What is Feminist Theory?

"[Feminist Theory and Education are] an effort to bring insights from the movement and from various female experiences together with research and data gathering to produce new approaches to understanding and ending female oppression"

-Charlotte Bunch
Not by Degrees: Feminist Theory and Education

Entries are written in response to excerpts found in
Feminist Theory: a Reader (2nd Edition), written by Wendy K. Kolmar and Frances Bartkowski. Published by McGraw-Hill, 2005.

2/7/09

Part IV: 1963-1975

Some critical questions:

“The first women’s studies programs were created in these years [1963-1963], as were rape crisis centers and hotlines, battered women’s shelters, women’s centers, and women’s bookstores” (197).

As the introduction to Part IV says, the establishment of crisis centers, shelters and women’s centers was revolutionary. Why do we seemingly take them for granted then? For instance, why isn’t the Women’s Center at Allegheny used more? I’ve never seen it advertised around campus and I've walked past it numerous times—it never seems to be open much less offer discussion groups or counseling, etc.

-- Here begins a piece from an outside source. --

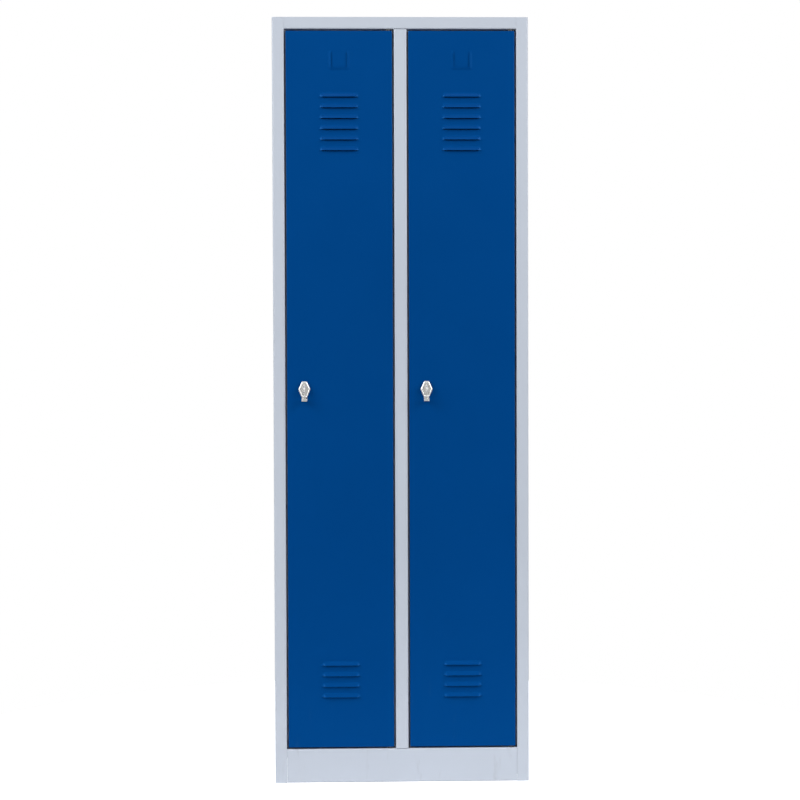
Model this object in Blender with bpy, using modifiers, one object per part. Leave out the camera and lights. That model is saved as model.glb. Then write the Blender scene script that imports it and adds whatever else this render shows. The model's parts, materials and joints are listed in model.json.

Clearly this isn't because women no longer need crisis centers, women's centers or shelters.

Rape and domestic abuse are still pressing issues. While my generation has at least grown up knowing these words as commonly used terms (because they didn't even used to exist) they are still major problems within society. For instance, according to RAINN, 1 in every 6 women will be raped in her lifetime. That means that of the 19 women in this class, 3 or 4 of us have already been raped, or will be at some point in our lifetime.

I'm not naive enought to think that I won't be a statistic; I understand that the chance of rape threatens every woman. Clearly violence against women based on the gendered power structure of our society still exists, even after three waves of feminism. The fight against this violence is not over, but how can we best combat it, and erase sexism and the violence against women it breeds? There are numerous ways to answer this question, but I think my answer is somewhere between the theories of Kate Millet and Shulasmith Firestone.

Millet writes in “Theory of Sexual Politics:” “sex IS a status category with political implications” (219).

And in The Dialectic of Sex Shulasmith Firestone writes: “…the end goal of feminist revolution must be, unlike that of the first feminist movement, not just the elimination of male privilege but of the sex distinction itself: genital differences between human beings [should] no longer matter culturally” (227).

But how can both of these things be achieved? If sex is a status category with political implications and women need to embrace their difference to become empowered, how can sex distinction be erased entirely? How can embracing difference and erasing privilege be balanced? And how can this balance work towards erradicating violent acts against women--whether they happen at home or elsewhere and whether the assailant is an aquaintance or stranger?